Stephen lays great emphasis on the history of Moses, certainly showing that he had more respect for Moses than the Jews actually did, though they had so boasted in Moses and charged Stephen with blaspheming him. This was the same Moses, he says, who was with the assembly in the wilderness, and through whom, at Mount Sinai, they had received the living oracles, the ten commandments. How had Israel responded to him then? At the very time Moses was receiving the two tables of stone on the mount, Israel was again refusing him and demanding of Aaron some type of gods they could see, putting folly into execution by their making a golden calf, offering sacrifices to it, and taking pleasure in their idolatrous works.
Verses 42 and 43 cover a long space of time, indicating Israel's persisting in wilful, selfish ways, neglecting in their forty year wilderness history the honest offering to God of their slain beasts and sacrifices. Likely they killed beasts and offered them in sacrifice, but not to God. Later, in the land, they adopted the gods of the dispossessed idolaters, Moloch and Remphan making images of these to worship. Stephen says little more than this about Israel's history in the land, but adds the solemn warning of God that He would carry them away beyond Babylon, which the Jews knew had been fulfilled in the days of Nebuchadnezzar. This history of rebellion and of God's often intervening in discipline ought to have taught the Jews to learn by their fathers' experience.

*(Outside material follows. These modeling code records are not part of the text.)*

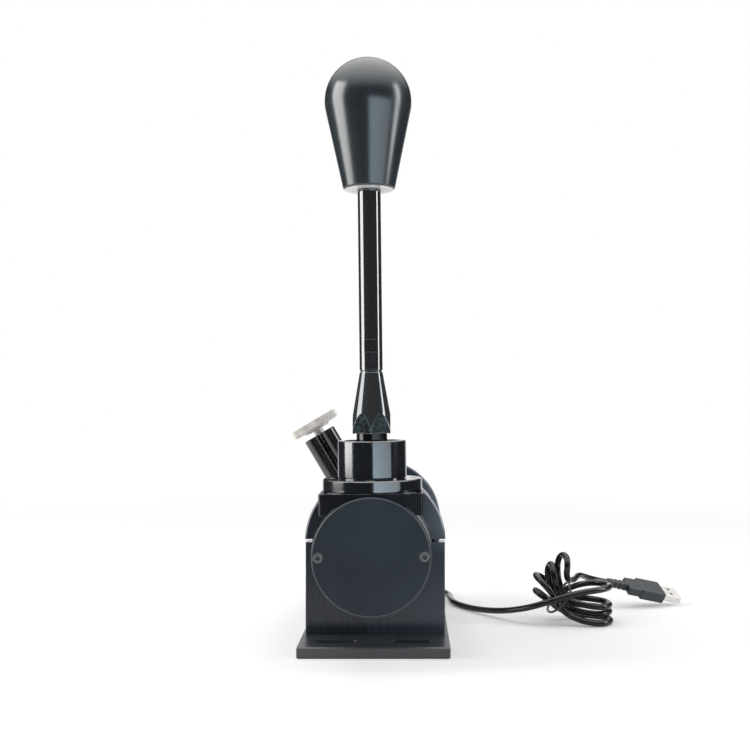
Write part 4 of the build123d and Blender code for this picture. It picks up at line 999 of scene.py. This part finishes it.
cord = {
    "radius": 0.0019, "length": 0.826, "sides": 6, "steps": 10,
    "route": [
        (0, 0.084, 0.0573), (0, 0.099, 0.0573), (0.002, 0.113, 0.050), (0.006, 0.1215, 0.036),
        (0.012, 0.124, 0.020), (0.020, 0.122, 0.007), (0.0295, 0.115, 0.0022), (0.039, 0.104, 0.002),
        (0.0466, 0.086, 0.002), (0.0462, 0.069, 0.002), (0.049, 0.052, 0.002), (0.060, 0.0335, 0.0022),
        (0.074, 0.0135, 0.0046), (0.088, -0.002, 0.0092), (0.100, -0.0098, 0.0142), (0.110, -0.012, 0.0179),
    ],
    "lead": [
        (0.1205, 0.0145, 0.024), (0.1245, 0.024, 0.0255), (0.1298, 0.034, 0.0229), (0.1363, 0.0427, 0.0197),
        (0.1466, 0.046, 0.0172),
    ],
}
hank = {
    "middle": 0.004, "lobeSteps": 7, "crossing": 0.6,
    "entry": [
        (0.1205, -0.0126, 0.0208), (0.130, -0.0098, 0.0216), (0.1378, -0.0042, 0.0218),
        (0.141, 0.0042, 0.0219), (0.1384, 0.0126, 0.022), (0.1313, 0.0178, 0.0217),
        (0.1237, 0.0188, 0.0202), (0.117, 0.0169, 0.0181),
    ],
    "passes": [
        (0.1105, 0.0142, 0.0182), (0.111, -0.0044, 0.0074), (0.110, 0.0062, 0.0072), (0.111, 0.0026, 0.0102),
        (0.110, 0.0092, 0.0128), (0.1126, 0.0011, 0.0148), (0.1115, 0.0062, 0.0174), (0.1148, 0.0026, 0.0258),
    ],
    "lobes": [  # bend, tip, half width, twist, fullness
        ((0.1035, 0.0235), (0.0952, 0.0284), 0.0102, -6, 1.1),
        ((0.121, 0.0008), (0.141, 0.0023), 0.0148, 0, 1.35),
        ((0.1025, 0.014), (0.095, 0.0194), 0.0066, 0, 1.0),
        ((0.121, 0.0062), (0.1413, 0.0068), 0.0146, 0, 1.35),
        ((0.1025, 0.023), (0.1052, 0.0356), 0.0071, 18, 1.2),
        ((0.121, 0.0112), (0.1408, 0.0113), 0.0144, 0, 1.35),
        ((0.1098, 0.029), (0.113, 0.0412), 0.0072, 22, 1.2),
    ],
}


def bentLine(start, bend, tip, share):
    a, b, c = (1 - share) ** 2, 2 * share * (1 - share), share ** 2
    return a * start[0] + b * bend[0] + c * tip[0], a * start[1] + b * bend[1] + c * tip[1]


def lobePoints(side, entry, leave, lobe):
    bend, tip, halfWidth, twist, fullness = lobe
    widest = math.atan(math.sqrt(fullness))
    peak = math.cos(widest) * math.sin(widest) ** fullness
    entrySide, leaveSide = entry[1] - hank["middle"], leave[1] - hank["middle"]
    bulge = (halfWidth - hank["crossing"] * max(abs(entrySide), abs(leaveSide))) / peak
    dx, dz = tip[0] - bend[0], tip[1] - bend[1]
    run = math.hypot(dx, dz)
    points = []
    for k in range(1, hank["lobeSteps"]):
        angle = math.pi * k / hank["lobeSteps"]
        share, fade = math.sin(angle), (1 + math.cos(angle)) / 2
        x0, z0 = bentLine((entry[0], entry[2]), bend, tip, share)
        x1, z1 = bentLine((leave[0], leave[2]), bend, tip, share)
        out = side * bulge * math.cos(angle) * share ** fullness
        lift = out * math.sin(math.radians(twist))
        y = hank["middle"] + entrySide * fade + leaveSide * (1 - fade) + out * math.cos(math.radians(twist))
        x = x0 * fade + x1 * (1 - fade) - lift * dz / run
        z = z0 * fade + z1 * (1 - fade) + lift * dx / run
        points.append((x, y, z))
    return points


def hankPoints():
    points = list(hank["entry"])
    side = 1
    for entry, leave, lobe in zip(hank["passes"], hank["passes"][1:], hank["lobes"]):
        points.append(entry)
        points += lobePoints(side, entry, leave, lobe)
        side = -side
    return points + [hank["passes"][-1]]


def drawSpline(name, points, look, material, cyclic=False):
    line = bpy.data.curves.new(name, "CURVE")
    line.dimensions = "3D"
    spline = line.splines.new("NURBS")
    spline.points.add(len(points) - 1)
    for place, point in zip(spline.points, points):
        place.co = (*point, 1)
    spline.order_u = 3
    spline.use_endpoint_u = not cyclic
    spline.use_cyclic_u = cyclic
    spline.resolution_u = look["steps"]
    line.bevel_depth = look["radius"]
    line.bevel_resolution = look["sides"]
    line.use_fill_caps = not cyclic
    line.materials.append(material)
    piece = bpy.data.objects.new(name, line)
    bpy.context.collection.objects.link(piece)
    return piece


usbCord = drawSpline("usbCord", cord["route"] + hankPoints() + cord["lead"], cord, finishes["jacket"])
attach(usbCord, "base")
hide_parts("cord", "cord_hank", "cord_lead")
print("cord laid")

# Wire tie round the hank: its corners are y and w, and w climbs to the right at the lean, in degrees
tie = {
    "radius": 0.0007, "sides": 4, "steps": 10, "origin": (0.1098, 0, 0.0135), "lean": 46.2, "spread": 1.10,
    "corners": [
        (-0.0106, -0.0025), (-0.004, -0.0078), (0.0095, -0.0092), (0.017, -0.004), (0.0218, 0.0045),
        (0.0202, 0.0112), (0.007, 0.009), (-0.004, 0.0078), (-0.0102, 0.003),
    ],
}


def tiePoints(look):
    lean = math.radians(look["lean"])
    ox, oy, oz = look["origin"]
    my = sum(y for y, w in look["corners"]) / len(look["corners"])
    mw = sum(w for y, w in look["corners"]) / len(look["corners"])
    points = []
    for y, w in look["corners"]:
        y, w = my + (y - my) * look["spread"], mw + (w - mw) * look["spread"]
        points.append((ox + w * math.cos(lean), oy + y, oz + w * math.sin(lean)))
    return points


hankTie = drawSpline("hankTie", tiePoints(tie), tie, finishes["plastic"], cyclic=True)
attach(hankTie, "base")
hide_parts("hank_tie")
print("hank tied")
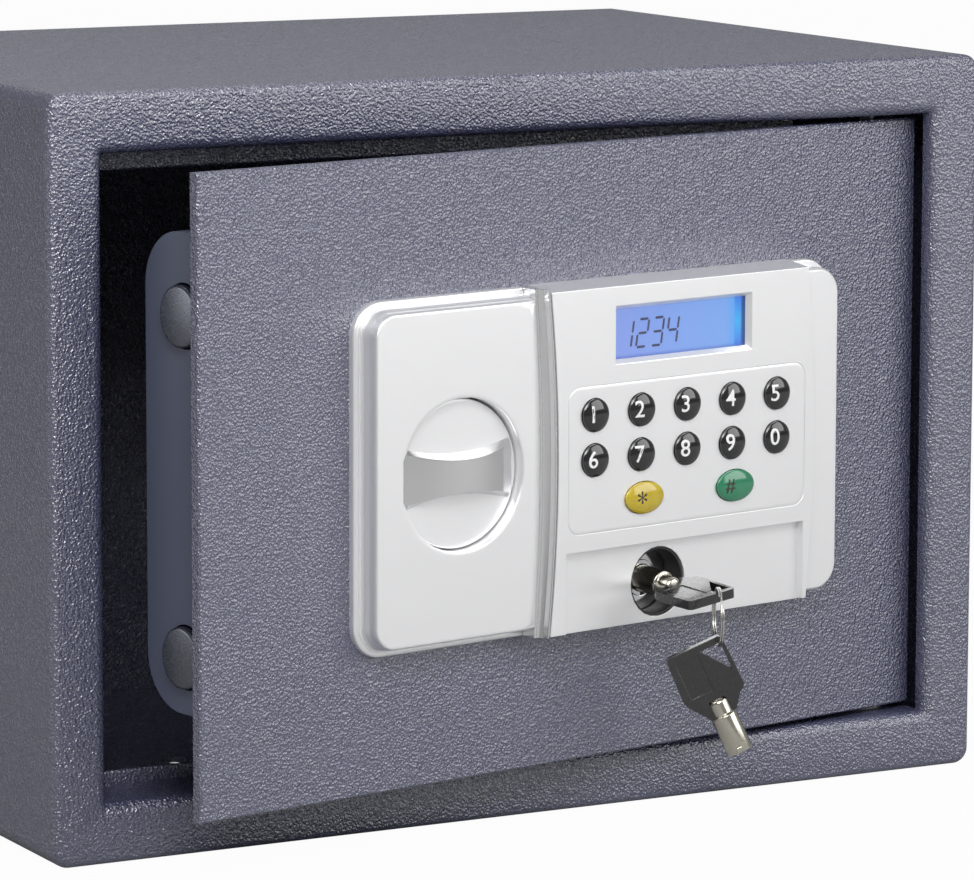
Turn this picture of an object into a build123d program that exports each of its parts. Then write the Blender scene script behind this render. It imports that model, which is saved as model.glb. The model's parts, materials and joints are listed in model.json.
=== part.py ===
"""Small electronic safe: steel cabinet, swinging door, control panel, boltwork, emergency lock and keys.

Millimetres. X runs to the right as one faces the door, Y into the cabinet, Z up. The origin is the centre
of the base. The door and all it carries are drawn closed, then turned ajar about the hinge by REST_OPEN.
"""
import os
from math import cos, pi, radians, sin, sqrt

from build123d import *

os.makedirs("parts", exist_ok=True)

# Cabinet
WIDTH, DEPTH, HEIGHT = 350.0, 250.0, 250.0
SHEET = 2.0                     # body and frame sheet
EDGE_R = 5.5                    # the wrap's four long bends
FRONT_R = 1.6                   # frame's outer edge, broken at 45 degrees
FRAME_SKIRT = 3.2               # how far back the frame's skin meets the wrap
FRONT, REAR = -DEPTH / 2, DEPTH / 2
OPEN_X = 156.0                  # half width of the doorway
OPEN_LOW, OPEN_HIGH = 20.0, 230.0
JAMB_R = 4.0
LATCH_JAMB, HINGE_JAMB, SILL = 10.0, 6.0, 26.0
LIP_LOW, LIP_HIGH = 4.5, 8.0    # stop lips at the back of the sill and of the head
LIP_RIGHT = 116.0               # they stop short of the door's heel
ANCHOR_R = 5.0
ANCHOR_PITCH = 150.0
ANCHOR_REAR_Z = 165.0
REAR_STEP = 0.6                 # the rear panel lies this far inside the wrap's end

# Door and hinge, door closed
PLATE_T = 4.0
PLATE_X = 153.5
PLATE_LOW, PLATE_HIGH = 22.0, 228.0
FACE = FRONT + 8.0              # outer face of the door plate
BACK = FACE + PLATE_T           # inner face
HINGE_X, HINGE_Y = 142.0, FRONT + 21.0
PIN_R, BUSH_R, FLANGE_R = 4.0, 6.0, 7.6
RUNNING = 0.05                  # radial clearance of a shaft in its bearing
REST_OPEN = 11.0                # degrees ajar
HINGE = Axis((HINGE_X, HINGE_Y, 0), (0, 0, 1))

# Mechanism cover, battery compartment and reset button
COVER_T = 1.2
COVER_LEFT, COVER_RIGHT = -148.0, 118.0
COVER_LOW, COVER_HIGH = 54.0, 208.0
COVER_BACK = BACK + 32.0
COVER_R = 18.0
COVER_FLANGE = 9.0
BATTERY = (45.0, 96.0, 109.0, 154.0)
CELL_R, CELL_LENGTH = 7.0, 49.2
RESET_X, RESET_Z = 22.0, 150.0

# Boltwork behind the plate
BOLT_R, BOLT_Y = 10.0, BACK + 11.0
BOLT_ZS = (72.5, 181.5)
BOLT_TIP, BOLT_INNER = -150.6, -104.6
SPIGOT_R = 4.0
LUG_Y = BACK + 19.0             # carrier's flat arm
ARM_T = 3.0
CAM_PIN_R, CAM_THROW = 3.0, 9.9
SOLENOID_X, PLUNGER_TIP = -83.2, 109.5

# Control panel: heights stand in front of the closed door plate
PANEL_LEFT, PANEL_RIGHT = -94.4, 111.2
PANEL_LOW, PANEL_HIGH = 67.2, 182.8
ESC_H = 10.0                    # the panel's two ends
LEDGE_H, LEDGE_W = 2.5, 2.2     # low ledge round them
DIVIDER_LEFT, DIVIDER_RIGHT = -24.9, -20.9
DIVIDER_BOW, HOUSING_BOW = 2.5, 3.5     # how far the upright edges bow to the right
HOUSING_LOW, HOUSING_HIGH = 66.3, 183.2
FACE_LOW, FACE_HIGH, FACE_RIGHT, FACE_H = 67.8, 181.6, 92.5, 12.4
WALL = 2.2
TRAY_H, TRAY_TOP, TRAY_RIGHT = 9.4, 94.6, 91.0      # lower strip of the housing's face
LCD = (6.8, 155.7, 67.0, 175.1)

# Knob
KNOB_X, KNOB_Z = -55.6, 124.9
WELL_R, KNOB_R = 25.2, 24.5
KNOB_H, GRIP_H = 6.5, 12.2
GRIP_WAIST, GRIP_FLARE, GRIP_DOME = 5.8, 9.4, 49.0
SPINDLE_R = 4.0

# Keypad
PAD = (-13.4, 100.5, 91.4, 149.5)
PAD_T = 1.6
BUTTON_X = [-2.2 + 20.1 * i for i in range(5)]
BUTTON_Z = [139.8, 124.8]
OVAL_X, OVAL_Z = [19.2, 59.5], 110.2
BUTTON_R = 5.6
OVAL_A, OVAL_B = 8.6, 5.5
BUTTON_GAP = 0.25
BUTTON_SIDES, OVAL_SIDES = 12, 16

# Lock, key and split ring
LOCK_X, LOCK_Z = 28.3, 80.5
LOCK_HOLE_R = 11.8
PLUG_R, LOCK_R = 6.0, 9.0
FLANGE_H, PLUG_H, SLEEVE_H = 0.6, 1.0, 8.8      # how far the lock's parts stand before the door plate
STEM_R, STEM_BORE_R, STEM_LENGTH = 4.5, 3.4, 13.7
NECK_R, NECK_LENGTH = 3.35, 5.7         # the stem's narrowed end, set in the bow
STEM_SIDES = 16
BOW_T, BOW_LENGTH = 3.2, 25.0
KEY_LENGTH = STEM_LENGTH + BOW_LENGTH
KEY_IN = 2.3                    # how far the stem reaches behind the plug's face
KEY_TILT, KEY_DROOP = 6.6, 3.3  # play in the lock lets the key turn and sag by these angles
HOLE_X0, HOLE_X1, HOLE_IN, HOLE_DEEP = 1.3, 8.9, 2.2, 9.8
RING_R, WIRE_R = 9.6, 0.36      # split ring's mean radius; its wire makes two turns side by side
RING_SIDES = 24
RING_TURN = 33.0                # how far the ring's plane turns from square to the door
SPARE_LEAN = 24.5               # the angle at which the twin hangs from its corner hole


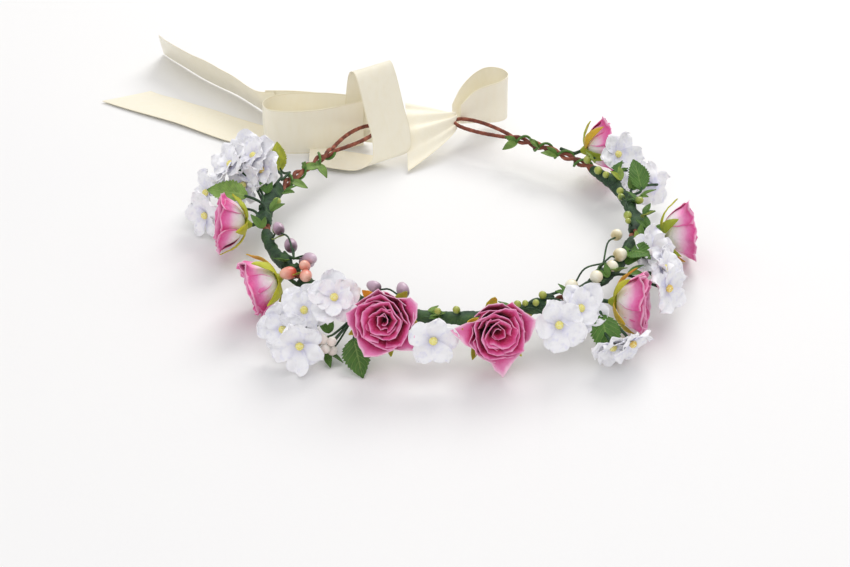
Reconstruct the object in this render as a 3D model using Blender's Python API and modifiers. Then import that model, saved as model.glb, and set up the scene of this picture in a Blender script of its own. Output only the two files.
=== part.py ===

Stephen has well answered their accusations against him concerning Moses. Now in verse 44 he addresses their charge concerning the holy place. This began with the tabernacle that God ordered Moses to make precisely according to His plain directions. The tabernacle remained as God's dwelling place among His people when Joshua led them into the land, and until the days of Solomon.
Stephen speaks of the tabernacle continuing till the days of David, who desired to build a temple, but God did not allow him to do this (2 Samuel 7:5-7), having reserved this honor for Solomon. This was a reminder to the Jews that they did not always have a temple. Was it of greater importance than the God who had brought Israel out of Egypt? Indeed, Israel seemed to think that God was confined to their temple!
Therefore, Stephen's words now cut right to the heart of the matter. "The Most High does not dwell in houses made by human hands" (N.A.S.B.). Also He quotes their own scriptures to clearly indicate this: "Heaven is My throne, and earth is the footstool of My feet: what kind of house will you build for Me? says the Lord: or what place is there for My repose? Was it not My hand which made all these things?" (N.A.S.B.). Is God to be contained in a trifling part of that which His own hands have created? The One who had indisputable rights in regard to the temple had already been rejected and crucified by Israel. How can they speak so piously of the house while rejecting its true owner?
There is no doubt of Stephen's being directly led of the Spirit of God to speak as he does, including his now solemnly fastening upon Israel the serious guilt of their having always resisted the Holy Spirit: in this regard the nation was now imitating their fathers. His first words in verse 51 are precisely those of many prophets of the Old Testament, "Ye stiff-necked and uncircumcised in heart and ears." Stubborn rebellion had been too consistently the character of Israel. They could glory in their literal circumcision, but its significance had no effect on their heart and ears.
He questions as to which of the prophets their fathers had not persecuted. They knew the answer well, but considered themselves free from such guilt, thinking they would not have done this if they had been living then (Matthew 23:29-30). But he reminds them that they had just before betrayed and murdered the One of whom all the prophets foretold, "the Just One," who was in fact Israel's true Messiah. He adds to this that they had received the law by the disposition of angels (not merely from Moses), and had not kept it.
The truth of Stephen's charge, which should have subdued the Jews in broken self-judgment, had the effect rather of stirring them to prove his words true in their treatment of yet another prophet of God -- himself! As their tempers flare in bitter hostility, however, Stephen looks up steadfastly into heaven. There God reveals to him the majestic sight of the glory of God and Jesus standing on God's right hand. Wonderful encouragement for this faithful man of God!
He bears witness to this marvellous revelation, the heavens opened and the Son of Man standing on the right hand of God. His enemies, defeated as they know they are, can only resort to the folly of stopping their ears and violently silencing the witness of God. The Romans denied the Jews the right to execute capital punishment, but on this occasion the Jews took advantage of the absence of the Roman governor from Jerusalem at the time; and Stephen was murdered without any trial, taken outside the city and stoned to death. A young man named Saul is mentioned as the custodian of the clothes of the witnesses of Stephen's death.
His words at the end are beautifully similar to those of the Lord Jesus at His death, but it is the Lord Jesus to whom he prays "receive my spirit." What calm, blessed victory of faith is this! Then, "Lord, lay not this sin to their charge." Wonderful grace indeed, so like the words of his Master on the cross. But Stephen cannot say, "they know not what they do;" for the Jews now had an unmistakable witness to the resurrection of Christ in the powerful ministry of the Spirit of God, and they deliberately rejected it. They had refused Christ as the Man of sorrows on earth: now they refuse Him as glorified by God in heaven. "Much more shall not we escape if we turn away from Him that speaketh from heaven" (Hebrews 12:25). We are told simply of Stephen that "he fell asleep," for the sting of death had been taken away by the death of His Lord: now death for the believer is merely "sleep."
This is a great turning point in the book of Acts. Israel has publicly, positively refused the appeal of Spirit of God to reconsider their rejection of Christ. The gospel therefore is to go to the regions beyond, and that nation as such meanwhile has been given up to a state of sad desolation.